По возвращению в Париж мы переселились с улицы Бекерель, 7 на улицу Гогена, 7. Это современное здание казалось мне наказанием, придуманным архитекторами специально для нищих. А мы были бедны! Не в состоянии обладать удобствами Людовика XV, мы избрали широкие, открытие свету окна, хромированные столы и зеркала повсюду. У Гала был дар — где бы мы не поселялись, она заставляла все блестеть. Но эта аскетическая строгость пробуждала во мне вкус к роскоши. Я чувствовал себя кипарисом, растущим в ванной.

Впервые я понял, что в Париже меня ждут, что с моим отсутствием образовался вакуум. Что делать дальше? Две барселонские конференции избавили меня от остатков патологической застенчивости. Теперь я знал, что стоит мне захотеть — и я могу увлечь публику до неистовства. Во мне росло желание встретиться с «новой плотью», новой страной, не зараженной послевоенной гнилью. Америка! Я хотел съездить туда, повезти туда свои идеи, возложить хлеб на этот континент. Джулиан Леви прислал мне газетные вырезки — отклики на маленькую выставку, которую он недавно организовал в Нью-Йорке: с моими мягкими часами и одолженными у других владельцев работами. Продано было немного, но выставка тем не менее прошла с успехом. Об этом свидетельствовали вырезки, во сто крат более объективные и информативные, нежели европейская критика. В Париже каждый осуждает и выносит приговор с единственной точки зрения — собственных предпочтений. В Европе я был окружен лишь сторонниками, которые все тянули в разные стороны и были друг против друга. Америку еще не затронула эта гражданская война. То, что у нас сулило уже трагическое будущее, для них было лишь забавой. Кубизм в Соединенных Штатах никогда не имел никакого другого значения, как уже устоявшегося опыта. Далекие от борьбы, нетерпеливые, не имея что терять и что защищать или побеждать, они позволяли себе быть трезвыми и с непосредственностью видели то, что принесет им наибольшую пользу, то есть меня. В Европе ошибаются, когда думают, что Америка не способна на поэтическую интуицию и интеллектуальное чутье. Осечки происходят не по традиции или из-за недостатка вкуса, но в силу атавистических опасений. Америка выбирает не опытом или сердцем, а лучше — могучей биологической силой. Она знает, чего ей не хватает и чего у нее нет. И все, что ей не хватает в духовном плане, я дам ей в своих паранойальных произведениях.

Мысль об Америке нашла подкрепление во время моей встречи с Альфредом Барром, директором Нью-Йоркского музея современного искусства.
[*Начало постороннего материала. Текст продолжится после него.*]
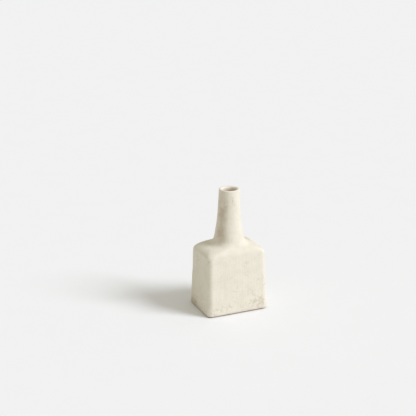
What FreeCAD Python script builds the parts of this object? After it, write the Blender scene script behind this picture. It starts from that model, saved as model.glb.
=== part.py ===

Я познакомился с ним на ужине у виконта Ноайе. Он был молод, бледен и очень печален. Его порывистые жесты напоминали движения птиц, отыскивающих корм. И в самом деле, он искал современные ценности и мудро отделял зерна от плевел. Его познания в современном искусстве показались мне невероятными. Я поражался ему, зная консерватизм французских музеев, игнорировавших Пикассо. Господин Барр предсказал мне блестящий успех в Соединенных Штатах, если я туда отправлюсь собственной персоной. Гала и я решили отправиться в путь. Увы! Как это сделать без денег?